29.2 The learned Counsel appearing for the assessee(s) refute this submission. They have submitted that the said concessional tickets are for the personal use of the travel agents; they are non-transferable and the difference between the full value of the ticket and the concessional price is not ‘income’ within the meaning of Section 194H of the Act.

29.3 After considering the matter carefully we tend to agree with the submission of the learned Counsel for the assessee(s)-airline(s). The difference in value in these cases cannot be termed as ‘commission’ for the following reasons:

(i) the concessional ticket may have been given to the travel agent for carrying out his function as an agent; however, the transaction between the two is that of principal-to-principal. The travel agent upon payment of concessional price adorns the robe of a customer of the assessee-airline;

(ii) the difference in price is a discount, that is, a deduction on the full value of the ticket;

(iii) no income having been received by the travel agent, it is not offered to tax by them. We are not told that the department sought to tax the travel agent on the difference in price i.e., concession received by the travel agents except to the extent of holding the assessee(s)-airline(s) liable u/s 194H of the Act for failure to deduct tax at source in respect of such concession; and

(iv) lastly, the transferee i.e., travel agent is liable to the transferor i.e., the assessee-airline in its capacity as a debtor and not an agent for the price of ticket as soon the property in ticket passes, to the travel agent.

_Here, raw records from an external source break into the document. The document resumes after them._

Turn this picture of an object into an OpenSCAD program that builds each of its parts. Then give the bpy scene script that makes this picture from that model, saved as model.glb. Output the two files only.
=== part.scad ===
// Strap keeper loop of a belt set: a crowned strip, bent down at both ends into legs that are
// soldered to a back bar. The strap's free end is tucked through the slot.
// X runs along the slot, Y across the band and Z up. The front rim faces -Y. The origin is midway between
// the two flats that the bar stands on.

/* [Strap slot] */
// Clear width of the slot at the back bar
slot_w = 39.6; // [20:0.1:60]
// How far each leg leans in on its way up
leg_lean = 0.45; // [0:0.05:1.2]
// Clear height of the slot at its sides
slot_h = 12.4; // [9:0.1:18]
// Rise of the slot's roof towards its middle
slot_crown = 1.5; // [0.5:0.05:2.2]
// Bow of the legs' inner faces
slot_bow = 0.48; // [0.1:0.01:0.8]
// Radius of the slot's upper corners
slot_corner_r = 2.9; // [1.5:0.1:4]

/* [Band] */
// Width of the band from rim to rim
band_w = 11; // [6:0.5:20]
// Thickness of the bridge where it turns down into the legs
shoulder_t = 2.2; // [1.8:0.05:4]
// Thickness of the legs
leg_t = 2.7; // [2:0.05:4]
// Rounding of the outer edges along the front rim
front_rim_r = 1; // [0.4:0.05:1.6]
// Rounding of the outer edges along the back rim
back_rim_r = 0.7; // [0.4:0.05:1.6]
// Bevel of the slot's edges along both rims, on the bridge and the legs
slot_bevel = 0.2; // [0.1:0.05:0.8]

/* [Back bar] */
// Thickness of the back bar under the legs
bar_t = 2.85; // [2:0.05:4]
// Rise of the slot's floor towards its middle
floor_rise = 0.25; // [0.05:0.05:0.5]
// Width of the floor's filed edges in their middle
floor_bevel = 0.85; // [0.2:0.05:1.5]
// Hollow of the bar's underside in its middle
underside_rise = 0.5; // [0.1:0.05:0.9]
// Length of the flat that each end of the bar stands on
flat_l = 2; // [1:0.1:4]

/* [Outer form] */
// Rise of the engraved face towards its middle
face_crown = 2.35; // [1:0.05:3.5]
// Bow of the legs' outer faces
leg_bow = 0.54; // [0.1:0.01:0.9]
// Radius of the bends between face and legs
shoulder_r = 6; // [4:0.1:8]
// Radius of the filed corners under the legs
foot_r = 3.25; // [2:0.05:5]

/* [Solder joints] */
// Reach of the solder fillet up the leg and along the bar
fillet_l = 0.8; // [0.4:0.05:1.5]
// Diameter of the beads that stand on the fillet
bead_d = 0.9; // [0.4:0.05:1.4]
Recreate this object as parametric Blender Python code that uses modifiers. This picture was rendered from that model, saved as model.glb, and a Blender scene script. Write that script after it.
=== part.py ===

29.4 Keeping the aforesaid in mind, the appeal of the revenue in CIT v. Lufthansa German Airways in ITA No. 1269/2007 is dismissed.

30. Consequently, in the result the appeal is allowed in ITA Nos. 306/2005, 123/2006, 121/2006, 432/2006, 124/2006, 116/2006, 952/2008, 964/2008, 51/2006, 119/2006, 120/2006, 256/2006, 969/2008, 897/2008, 1501/2006, 1139/2005, 108/2007, 105/2008, 336/2008,117/2006 & 118/2006 in terms of the directions contained in our judgment.